Une mentalité humaniste dans le management qui a des applications concrètes au-delà du bar. “On travaille beaucoup avec des assos, explique Hugo. Chaque année, on organise une soirée de Noël dont tous les bénéfices sont reversés à Un Cadeau pour la vie, qui vient en aide aux enfants malades. L’an dernier, on est tous allés distribuer les cadeaux récoltés pendant la soirée à l’hôpital Necker. C’était très marquant pour l’équipe.”
Créer du lien
Pour Hugo, ce genre d’activités extra-professionnelles qui permettent de sortir la tête du bar et de créer du lien sont essentielles : “On organise des team buildings, comme dans n’importe quelle entreprise. Dernièrement, on est partis à Beaune visiter un fournisseur.” Pour Corentin Gaudin, bar manager du Danico, la cohésion au sein de l’équipe est clé pour l’épanouissement de chacun, et ça se joue dès la phase de recrutement.

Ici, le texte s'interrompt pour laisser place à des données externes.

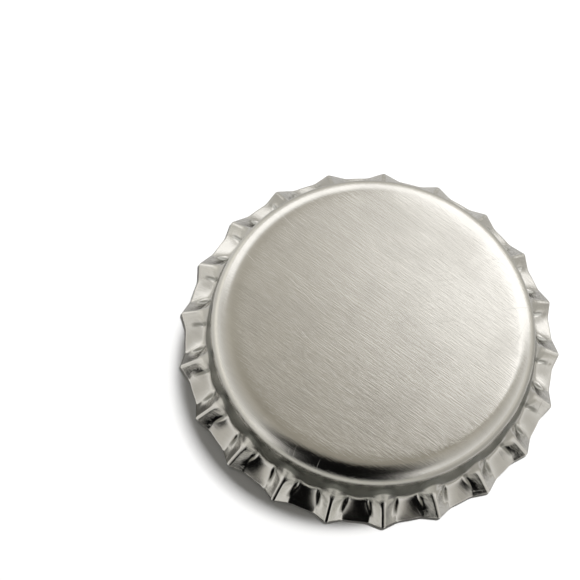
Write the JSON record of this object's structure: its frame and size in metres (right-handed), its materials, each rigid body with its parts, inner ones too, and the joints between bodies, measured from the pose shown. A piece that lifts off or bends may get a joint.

Pour que la mayonnaise prenne, il s’agit de trouver des profils qui se correspondent puis, comme au Cambridge, de faire vivre l’équipe au-delà du bar. A travers des sessions de créativité collective par exemple – mais aussi en faisant la tournée des bars voisins quand leur emploi du temps le permet !
Au Dirty Lemon, bar à cocktails inclusif et queer du 11e, les activités hors les murs font aussi partie de la culture. Escape game, karaoké ou… lancer de hache permettent à l’équipe de se retrouver régulièrement loin du comptoir. Une team 100 % féminine en salle, chose rare dans le milieu du bar où les candidatures sont majoritairement masculines. Qu’à cela ne tienne : Ruba Khoury, la patronne, s’est mise à “former des jeunes femmes qui n’ont pas forcément d’expérience.” Son objectif : “Donner des opportunités à celles et ceux qui n’en ont pas.” Comme elle essaye d’embaucher principalement des femmes et personnes queers, elle s’intéresse plus aux profils qu’aux lignes sur le CV. Mais on apprend vite dans une équipe qui se serre les coudes, et qui finit par former une petite famille : “Les trois premières années, j’ai gardé la même équipe ! J’ai eu mon premier turnover l’année dernière, et ça se passe très bien.”
Du repos et de la communication
Dans un milieu aux horaires contraignants et à la pression constante, la clé pour garder ses employés en forme et impliqués est de leur offrir des plages de repos suffisantes et de la souplesse dans leurs emplois du temps. Comme le Cambridge, le Dirty Lemon et Danico misent sur des plannings de quatre jours travaillés par semaine. Pour y parvenir, le premier cité, ouvert tous les jours de la semaine, peut compter sur une grande équipe, qui ne fait que s’agrandir (ils sont sept et passent à huit en janvier). Aussi, les shifts correspondent aux horaires d’ouverture du bar (15h-01h), des plages de travail conséquentes qui ont le mérite d’éviter d’avoir à jongler entre les emplois du temps.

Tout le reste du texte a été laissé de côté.